* [Written problem]:
Find the line containing "sub-parts, rim plane" and copy it exactly, along with every line after it up to and including the line containing "driving dimensions, metres". Copy nothing else.

* [Available data]:
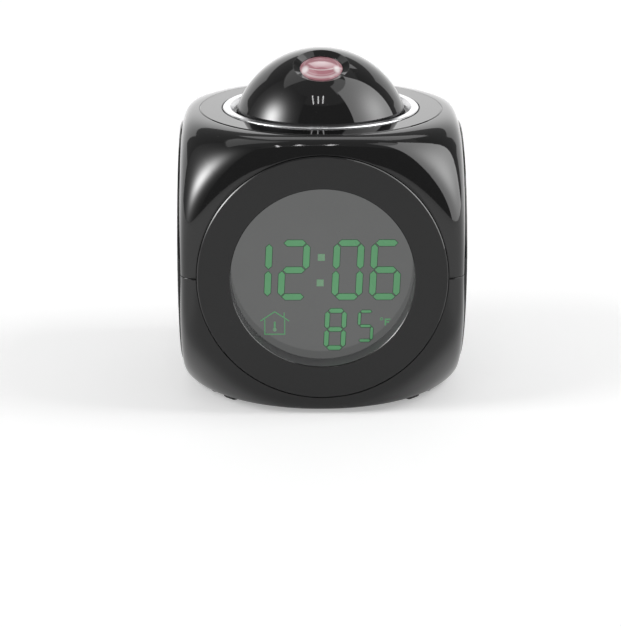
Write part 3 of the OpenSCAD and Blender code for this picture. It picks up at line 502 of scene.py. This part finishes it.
# %% Fine dust
def make_dust():
    """Mask = small round specks thinned out at random, plus a faint veil, both stronger where it faces up."""
    inputs = {"Place": None, "Speck Scale": 620.0, "Amount": 0.3, "Veil": 0.12}
    g, given, result = effect("fine_dust", inputs, ("Mask",))
    specks = g.add("ShaderNodeTexVoronoi", Vector=given["Place"], Scale=given["Speck Scale"])
    near = g.ramp(specks.outputs["Distance"], 0.05, 0.11, 1.0, 0.0)
    lot = g.add("ShaderNodeSeparateColor", Color=specks.outputs["Color"]).outputs[0]
    chosen = g.math("GREATER_THAN", lot, 0.9)
    normal = g.add("ShaderNodeNewGeometry").outputs["Normal"]
    up = g.ramp(g.add("ShaderNodeSeparateXYZ", Vector=normal).outputs[2], 0.1, 1.0, 0.2, 1.0)
    cloudy = g.add("ShaderNodeTexNoise", Vector=given["Place"], Scale=70.0, Detail=5.0).outputs[0]
    veil = g.math("MULTIPLY", g.ramp(cloudy, 0.45, 0.8), given["Veil"])
    both = g.math("MAXIMUM", g.math("MULTIPLY", near, chosen), veil)
    g.feed(result, "Mask", g.math("MULTIPLY", g.math("MULTIPLY", both, up), given["Amount"], clamp=True))
    return g.tree


fine_dust = make_dust()
print(fine_dust.name, "has", len(fine_dust.nodes), "nodes")


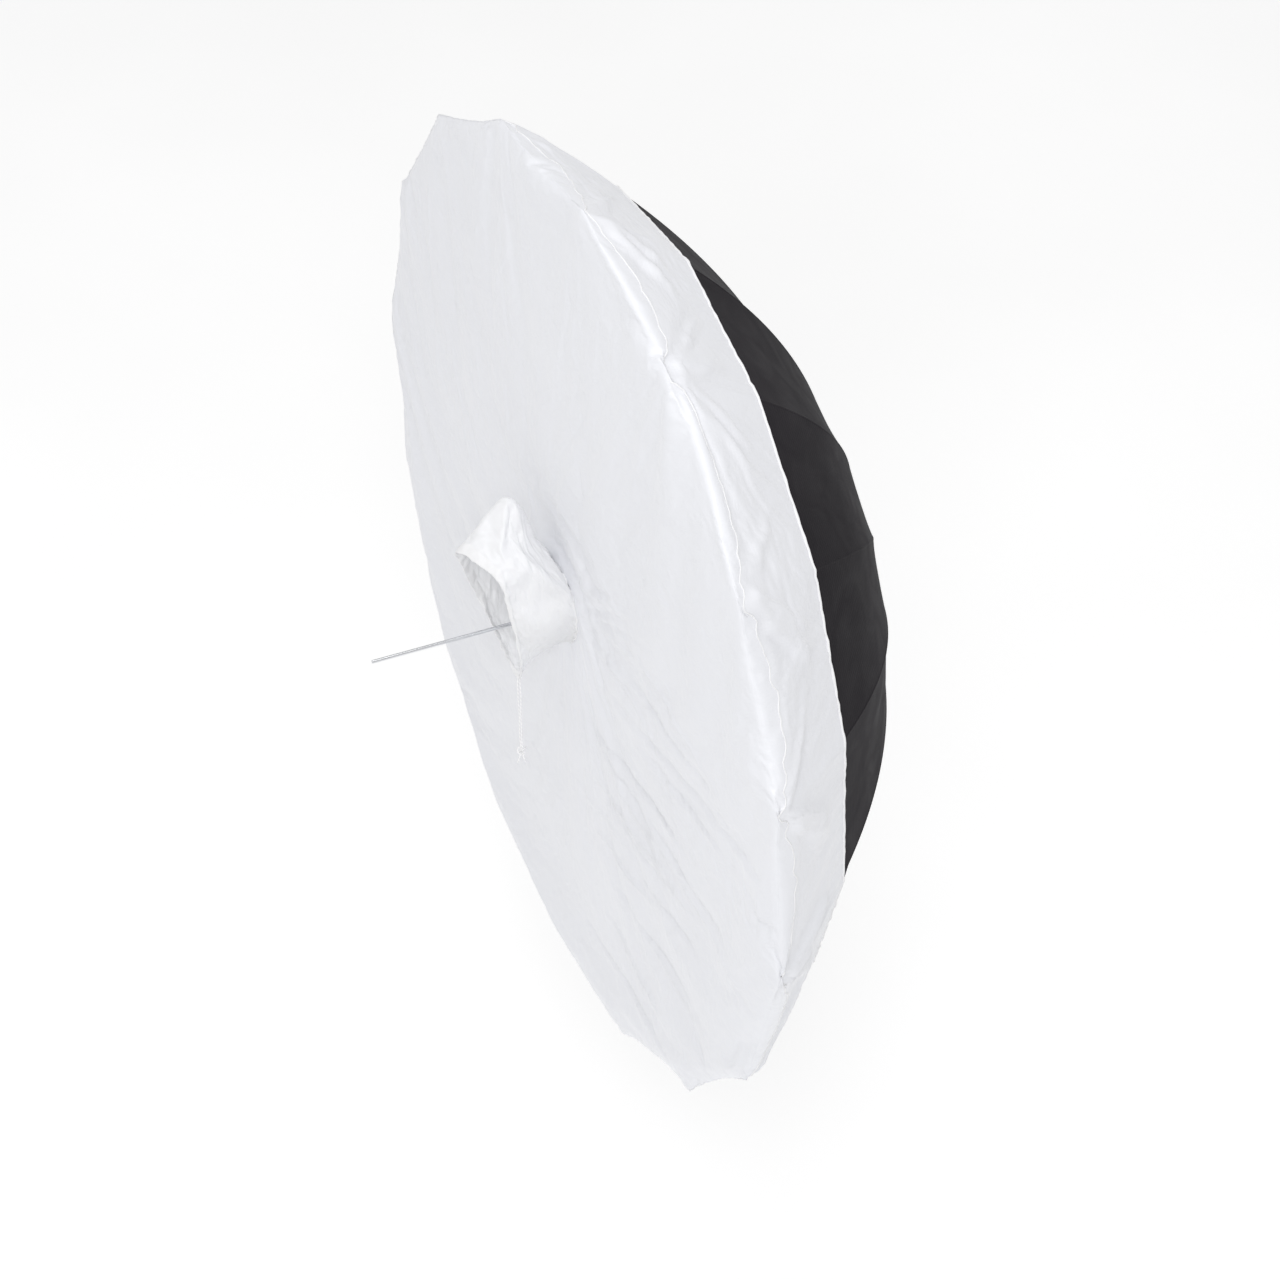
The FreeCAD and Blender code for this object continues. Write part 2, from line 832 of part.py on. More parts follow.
print(f"{len(SUB_PARTS)} sub-parts, rim plane at y = {rim_y:.2f}")
print(f"crown pivots at s = {crown_s:.2f}, bracket pins at r = {pin_r:.3f}, s = {pin_s:.3f}")
print(f"stretcher {chord:.2f} long, stretcher pivots at s = {runner_s:.2f}")
print(f"open angle {math.degrees(open_angle):.2f}")
print(f"runner travel {runner_travel:.2f}, catch at s = {catch_s:.2f}")
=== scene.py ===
import math
import bpy
import numpy as np
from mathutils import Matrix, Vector


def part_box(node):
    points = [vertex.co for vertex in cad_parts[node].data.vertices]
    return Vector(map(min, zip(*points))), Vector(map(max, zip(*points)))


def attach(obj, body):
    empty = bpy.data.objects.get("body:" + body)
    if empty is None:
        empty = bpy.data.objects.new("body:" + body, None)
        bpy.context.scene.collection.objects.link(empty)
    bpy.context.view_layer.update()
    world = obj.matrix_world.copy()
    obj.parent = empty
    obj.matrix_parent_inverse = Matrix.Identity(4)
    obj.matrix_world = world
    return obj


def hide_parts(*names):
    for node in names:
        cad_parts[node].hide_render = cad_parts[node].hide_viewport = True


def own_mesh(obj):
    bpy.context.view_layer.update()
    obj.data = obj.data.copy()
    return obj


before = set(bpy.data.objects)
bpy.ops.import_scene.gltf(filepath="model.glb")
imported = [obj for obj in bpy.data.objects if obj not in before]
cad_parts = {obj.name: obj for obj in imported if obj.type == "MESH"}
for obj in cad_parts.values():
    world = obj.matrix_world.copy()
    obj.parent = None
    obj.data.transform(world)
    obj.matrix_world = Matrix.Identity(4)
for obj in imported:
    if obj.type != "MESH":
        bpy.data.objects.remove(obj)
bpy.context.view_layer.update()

# ---------------------------------------------------------------- driving dimensions, metres

RIBS = 16
STEP = 2 * math.pi / RIBS
HALF = STEP / 2
FIRST_RIB = math.radians(15.9)  # from +X towards +Z
RADIUS = 1.060  # canopy at the rim, on a rib
DEPTH = 0.616
POWER = 2.317
RIM_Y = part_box("diffuser_front")[0][1] + 0.008
CANOPY_HOLE = 0.029
CANOPY_EDGE = 1.052
HEM_AT = 0.875  # canopy radius at the cover's hem
HOLE = 0.086  # cover's central hole, where the sleeve is sewn
HOLE_RISE = 0.022  # the hole's centre above the shaft, where the sleeve's weight and cut pull it
CORNER = 1.069  # cover's corners at the rib tips
COVER_FRONT = -0.0115
COVER_TURN = 0.075  # width over which the front panel curves back to the rim
COVER_LIFT = 0.0048  # cover over canopy
CELL = 0.013  # cloth mesh size
FOLD_LIMITS = (-0.001, 0.013)  # how far the band's folds go in and out, clear of the canopy
SEAM_RINGS = 3  # from the rim to the seam between front panel and band
SEAM_AT_RIB = -0.022  # the seam's shift from its ring at a rib tip
SEAM_BETWEEN = 0.024  # and halfway between two ribs
EDGE_INSET = 0.030  # canopy's edge cut back halfway between two ribs
SLACKEST = math.radians(-10)  # the cover hangs loosest over the rim here
RIM_PIN = 0.016  # half width of the strip of cloth that each rib tip holds
DRAPE_FRAMES = 30
SLEEVE_FRAMES = 24


def meridian(radius, lift=0.0):
    """(r, s) on the canopy's outer face at this radius, moved out along its normal."""
    share = radius / RADIUS
    slope = -DEPTH * POWER / RADIUS * share ** (POWER - 1)
    length = math.hypot(1, slope)
    return radius - lift * slope / length, DEPTH * (1 - share**POWER) + lift / length


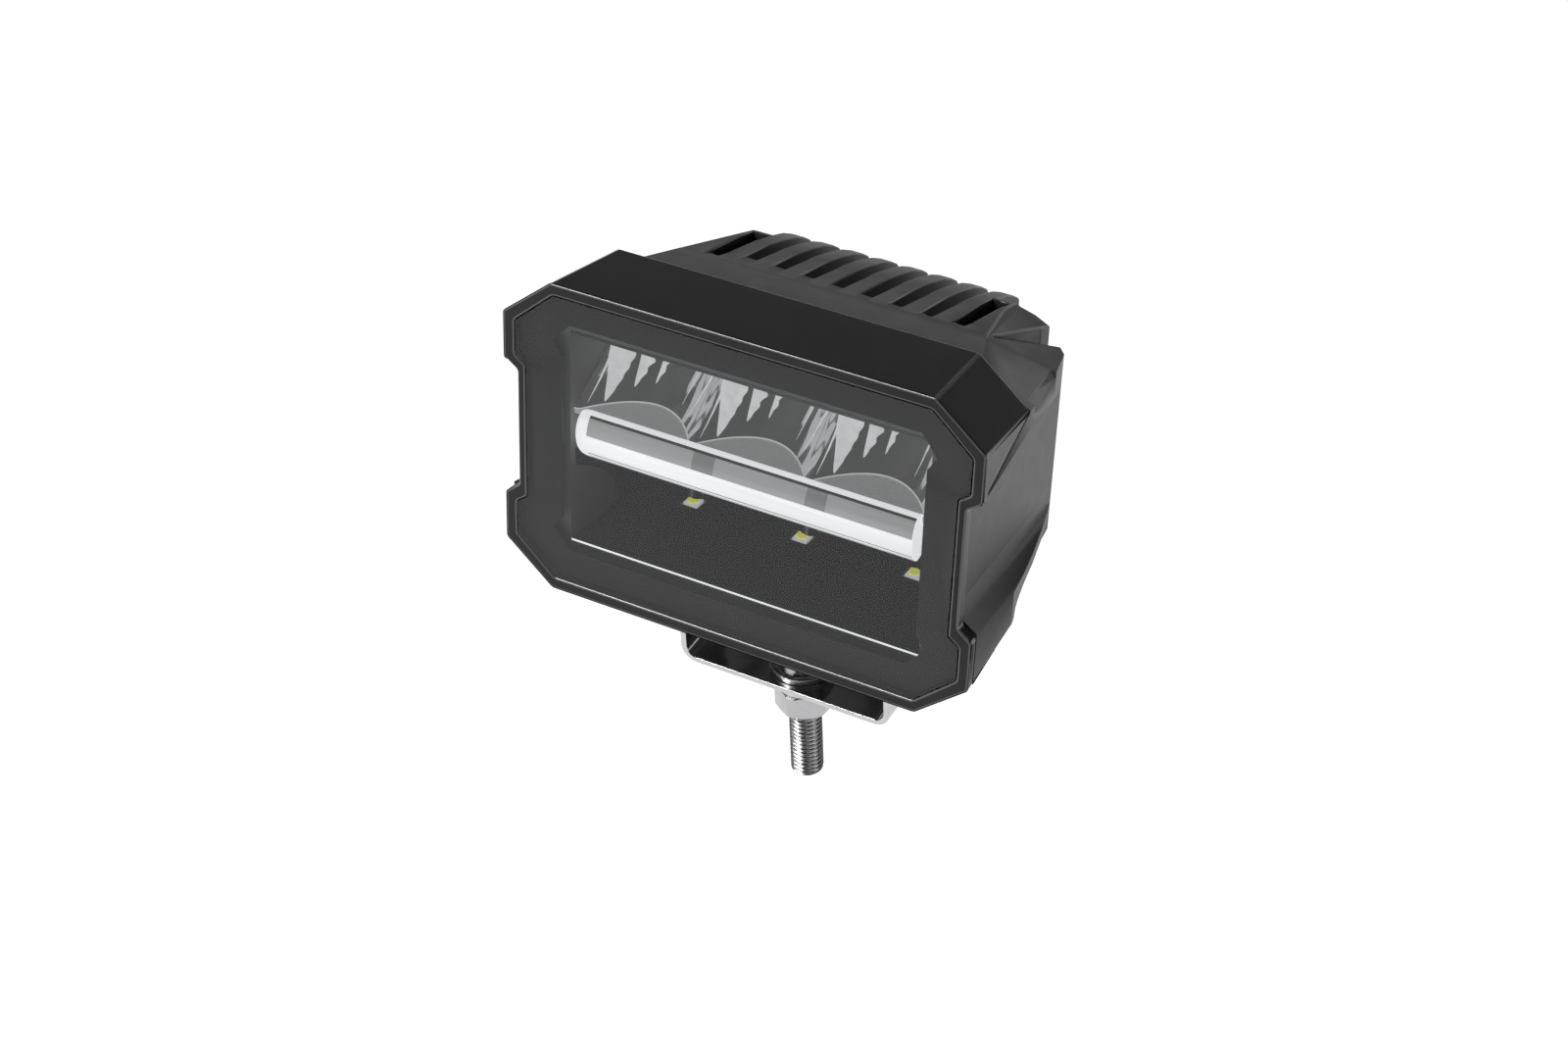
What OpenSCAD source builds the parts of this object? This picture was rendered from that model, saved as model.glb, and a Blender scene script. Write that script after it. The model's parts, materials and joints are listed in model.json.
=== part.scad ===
// Rectangular LED fog light on a steel U bracket with a single M8 bolt.
// Origin: centre of the mounting nut's lower face, on the bolt's axis. +Z up the bolt, lamp faces -Y.
// The lamp head is drawn in its own frame (front face on y = 0, centre at z = 0) and then placed.

/* [Head] */
// Width across the front bezel
front_w = 115; // [112:0.5:118]
// Height of the front bezel
front_h = 76.8; // [75:0.5:79]
// Distance from the front face to the seam between bezel and housing
seam_y = 24.7; // [23:0.1:26]
// Distance from the front face to the rear of the flanks
flank_y = 61.5; // [61:0.5:62]
// Distance from the front face to the rear of the fins
rear_y = 80; // [79:0.5:81]
// Wall thickness of the bezel skirt
bezel_wall = 2; // [1.6:0.1:2.2]
// Wall thickness of the cast housing
housing_wall = 2.6; // [2.4:0.1:3]

/* [Fins] */
// Number of slots between the cooling fins
slot_count = 9; // [9:2:9]
// Spacing of the slots
slot_pitch = 7.55; // [7.3:0.05:7.6]
// Width of a slot at its front
slot_w = 3.3; // [3:0.1:3.6]
// Width of a slot at the fins' rear
slot_rear_w = 4.3; // [3.8:0.1:4.6]

/* [Optics] */
// Spacing of the three bowls in each row
led_pitch = 28.4; // [28:0.1:28.6]
// Distance of the LEDs behind the front face
led_y = 33; // [32:0.5:34]
// Focal length of the bowls
focus = 4.5; // [4.3:0.05:4.7]
// Side of an LED package
led_side = 3.5; // [3:0.1:4]
// Thickness of the front lens
lens_t = 1.8; // [1.6:0.1:2]
// Half the length of the light guide
guide_half = 41.6; // [40:0.1:42]

/* [Bracket] */
// Outer width of the U bracket
bracket_w = 54.6; // [54.4:0.1:55]
// Depth of the bracket's strip
bracket_d = 19.2; // [18:0.1:20]
// Thickness of the bracket's sheet
bracket_t = 1.5; // [1.4:0.1:1.6]
// Height of the tilt axis above the bracket's underside
pivot_h = 22.8; // [22.5:0.1:24]
// How far the head leans back from upright at rest
rest_tilt = 8; // [0:1:12]

/* [Fasteners] */
// Diameter of the mounting bolt
bolt_d = 7.9; // [7.8:0.05:8]
// Length of the mounting bolt under its head
bolt_len = 35; // [30:1:40]
// Diameter of the pivot bolts
pivot_bolt_d = 6; // [5.8:0.1:6]

/* [Hidden] */

$fn = 48;
side_x = front_w / 2;
top_z = front_h / 2;
corner_x = 45.5;
corner_z = 28.6;
gap = 0.1;

// Rear of the bezel, as half width and height, and the height of the shell just behind it
seam_side_x = side_x - 1.7;
seam_top_z = top_z - 1.8;
shell_top_z = 32.9;
facet_tilt = 31.7;
facet_turn = 28.6;
scoop_tilt = 53.9;
scoop_turn = 18.7;

// Hardware stack on the bolt, from the nut's lower face upwards
nut_h = 6.8;
nut_af = 13;
washer_t = 1.6;
spring_washer_t = 2;
plate_z = nut_h + spring_washer_t + washer_t;
bolt_top_z = plate_z + bracket_t + washer_t + gap;
bolt_head_h = 5.3;
// The shank is this much thinner in radius above the nut's lower face
bolt_relief = 0.25;

// Tilt axis: place in the head's own frame, and in the part's frame
pivot_y = 33.5;
pivot_z = -43;
axis_z = plate_z + pivot_h;
lug_in = 19.6;
lug_out = bracket_w / 2 - bracket_t - gap;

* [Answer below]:
print(f"{len(SUB_PARTS)} sub-parts, rim plane at y = {rim_y:.2f}")
print(f"crown pivots at s = {crown_s:.2f}, bracket pins at r = {pin_r:.3f}, s = {pin_s:.3f}")
print(f"stretcher {chord:.2f} long, stretcher pivots at s = {runner_s:.2f}")
print(f"open angle {math.degrees(open_angle):.2f}")
print(f"runner travel {runner_travel:.2f}, catch at s = {catch_s:.2f}")
=== scene.py ===
import math
import bpy
import numpy as np
from mathutils import Matrix, Vector


def part_box(node):
    points = [vertex.co for vertex in cad_parts[node].data.vertices]
    return Vector(map(min, zip(*points))), Vector(map(max, zip(*points)))


def attach(obj, body):
    empty = bpy.data.objects.get("body:" + body)
    if empty is None:
        empty = bpy.data.objects.new("body:" + body, None)
        bpy.context.scene.collection.objects.link(empty)
    bpy.context.view_layer.update()
    world = obj.matrix_world.copy()
    obj.parent = empty
    obj.matrix_parent_inverse = Matrix.Identity(4)
    obj.matrix_world = world
    return obj


def hide_parts(*names):
    for node in names:
        cad_parts[node].hide_render = cad_parts[node].hide_viewport = True


def own_mesh(obj):
    bpy.context.view_layer.update()
    obj.data = obj.data.copy()
    return obj


before = set(bpy.data.objects)
bpy.ops.import_scene.gltf(filepath="model.glb")
imported = [obj for obj in bpy.data.objects if obj not in before]
cad_parts = {obj.name: obj for obj in imported if obj.type == "MESH"}
for obj in cad_parts.values():
    world = obj.matrix_world.copy()
    obj.parent = None
    obj.data.transform(world)
    obj.matrix_world = Matrix.Identity(4)
for obj in imported:
    if obj.type != "MESH":
        bpy.data.objects.remove(obj)
bpy.context.view_layer.update()

# ---------------------------------------------------------------- driving dimensions, metres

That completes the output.